Quality of life also deserves greater attention. Migration decisions eventually become family decisions, and families compare much more than salaries. Air quality, public transport, healthcare, schools, green spaces, housing, safety, and urban planning all influence where people choose to build a future. People do not experience countries. They experience cities. The decision to remain in a country is ultimately a decision to wake up there every morning.
Finally, India should continue strengthening its relationship with the millions of Indians already living abroad. Not everyone needs to return permanently for India to benefit. Visiting professorships, collaborative research, startup investment, mentorship programmes, diaspora venture funds, and simplified pathways for overseas Indians to contribute can all transform brain drain into brain circulation. India’s diaspora should not simply be viewed as citizens living elsewhere. It should be viewed as one of the country’s greatest strategic assets.

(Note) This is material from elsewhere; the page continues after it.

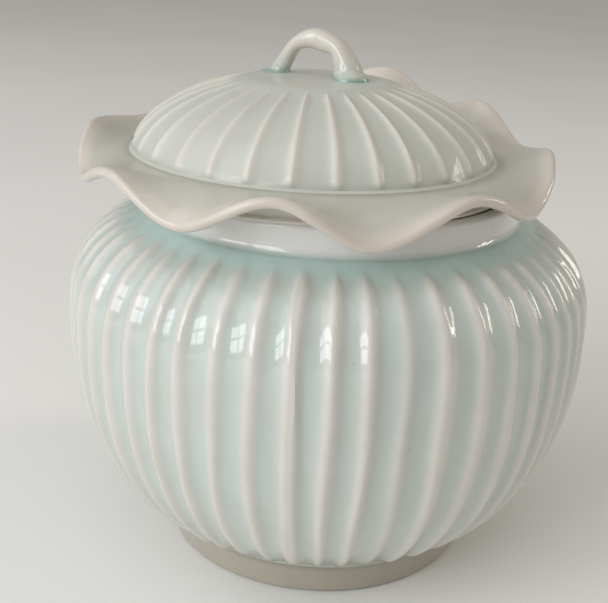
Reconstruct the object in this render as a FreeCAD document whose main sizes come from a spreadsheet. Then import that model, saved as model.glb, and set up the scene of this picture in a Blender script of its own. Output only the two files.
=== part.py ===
import FreeCAD, Part
import math
import os

import Sketcher
from FreeCAD import Placement, Rotation, Vector

# Covered jar of fluted porcelain, in millimetres.
# The jar stands on its foot ring at height 0, centred on the Z axis, with its front towards -Y.
# Azimuths are counted in degrees from the front towards +X.
# The lid has an axis of its own: it lies loose in the neck, a little to one side.

SIZES = [
    # jar
    ("belly_radius", 78.0),
    ("belly_height", 71.0),
    ("lower_fullness", 2.3),
    ("upper_fullness", 3.0),
    ("flute_depth", 1.4),
    ("flute_count", 50),
    ("first_ridge", -5.5),
    ("wall", 4.2),
    ("floor_height", 14.0),
    ("floor_edge_radius", 48.0),
    ("floor_radius", 44.0),
    # foot ring
    ("foot_height", 8.6),
    ("foot_radius", 46.6),
    ("foot_top_radius", 47.2),
    ("foot_bore_radius", 41.0),
    ("foot_bore_top_radius", 40.0),
    ("foot_round", 1.2),
    # neck
    ("neck_base", 105.0),
    ("neck_top", 113.0),
    ("neck_radius", 54.7),
    ("neck_bore_radius", 50.7),
    ("neck_round", 1.5),
    # lid
    ("lid_shift", -5.5),
    ("crown_shift", -1.0),
    ("seat_underside", 117.3),
    ("seat_top", 120.7),
    ("crown_base", 118.0),
    ("crown_rise", 24.9),
    ("crown_radius", 53.6),
    ("crown_fullness", 2.2),
    ("crown_wall", 2.8),
    ("crown_flute_depth", 1.0),
    ("crown_flute_count", 30),
    ("crown_first_ridge", -4.6),
    ("disc_radius", 20.0),
    ("leaf_radius", 69.4),
    ("leaf_thickness", 3.4),
    ("ring_radius", 44.8),
    ("ring_bore_radius", 41.3),
    ("ring_bottom", 109.3),
    ("ring_round", 1.2),
    ("rest_height", 113.3),
    ("rest_radius", 56.8),
    ("rest_edge_top", 114.3),
    ("rest_root_radius", 52.3),
    # handle
    ("loop_radius", 11.3),
    ("loop_thickness_radius", 2.6),
    ("loop_turn", -22.0),
    ("loop_offset_x", -1.6),
    ("loop_offset_y", 1.5),
    ("root_radius", 4.6),
    ("root_top_radius", 3.2),
    ("root_height", 1.8),
    ("root_round", 0.5),
]

# Crests and troughs of the leaf's edge, in turn round the lid: azimuth and height of the lower rim.
LEAF_EDGE = [
    (-94, 122.4), (-73, 112.3), (-50, 118.9), (-29, 110.3), (-7, 119.6), (14, 109.2),
    (37, 119.2), (61, 111.0), (85, 121.8), (110, 117.7), (129, 128.4), (142, 125.0),
    (161, 135.0), (188, 122.0), (210, 130.5), (238, 119.2), (266, 122.4),
]
LEAF_SPREAD = 1.8      # how late the waves grow between the crown and the leaf's edge
LEAF_DRAW = 0.15       # share of a crest's or trough's height by which the edge draws in
LEAF_SAMPLES = 120     # places round the leaf where its shape is worked out
LEAF_STEPS = 5         # and places between the crown and the edge

PANEL_ROWS = 14        # places along one flute where its shape is worked out
PANEL_COLUMNS = 8      # and places across it
LEVEL = 0.01           # a lean or a step smaller than this counts as none
OVERRUN = 1.0          # how far a cutting solid stands past the face it opens

doc = FreeCAD.newDocument("covered_jar")
sheet = doc.addObject("Spreadsheet::Sheet", "sizes")
for row, (alias, value) in enumerate(SIZES, start=1):
    sheet.set("A%d" % row, alias)
    sheet.set("B%d" % row, str(value))
    sheet.setAlias("B%d" % row, alias)
doc.recompute()


def cell(alias):
    return float(sheet.get(alias))


def around(radius, azimuth, height):
    """A point at an azimuth in degrees, on a circle about the Z axis."""
    angle = math.radians(azimuth)
    return Vector(radius * math.sin(angle), -radius * math.cos(angle), height)


# ---- outlines in the half plane of radius and height ----

def wall_outline(radius, end, fullness):
    """One half of the jar wall's outline, from 0 at the belly to 1 at its end point."""
    middle = cell("belly_height")
    side = 1 if end[1] > middle else -1
    gap = abs(end[1] - middle)
    half_height = gap / (1 - (end[0] / radius) ** fullness) ** (1 / fullness)
    end_angle = math.atan2(gap, end[0])

    def outline(along):
        angle = along * end_angle
        across = (math.cos(angle) / radius) ** fullness
        upright = (math.sin(angle) / half_height) ** fullness
        distance = (across + upright) ** (-1 / fullness)
        return distance * math.cos(angle), middle + side * distance * math.sin(angle)

    return outline


def crown_outline(inset, base, top_radius):
    """The lid crown's outline as a function of 0 (base height) to 1 (top radius)."""
    radius = cell("crown_radius") - inset
    rise = cell("crown_rise") - inset
    power = 2 / cell("crown_fullness")
    start = math.asin((base - cell("crown_base")) / rise)
    end = math.acos((top_radius / radius) ** (1 / power))

    def outline(along):
        angle = start + along * (end - start)
        return radius * math.cos(angle) ** power, cell("crown_base") + rise * math.sin(angle)

    return outline


def outward(outline, along):
    """Unit vector that leaves an outline at right angles, away from the axis."""
    step = 0.001
    low = outline(max(0, along - step))
    high = outline(min(1, along + step))
    length = math.dist(low, high)
    out_r = (high[1] - low[1]) / length
    out_z = (low[0] - high[0]) / length
    if abs(out_z) < LEVEL:
        return 1.0, 0.0
    if out_r < 0:
        return -out_r, -out_z
    return out_r, out_z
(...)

Patriotism undoubtedly inspires many people to contribute to India. Yet patriotism alone cannot compensate for opportunities that do not exist. A nation should never ask its brightest minds to choose between serving their country and fulfilling their potential. Its responsibility is to make those two ambitions the same.
None of these changes will eliminate migration, nor should that be the objective. Throughout history, talented people have always moved towards opportunity, and they always will. The real measure of success is not how few people leave. It is whether India continues becoming a country where ambitious people no longer feel they have to leave in order to fulfil their potential.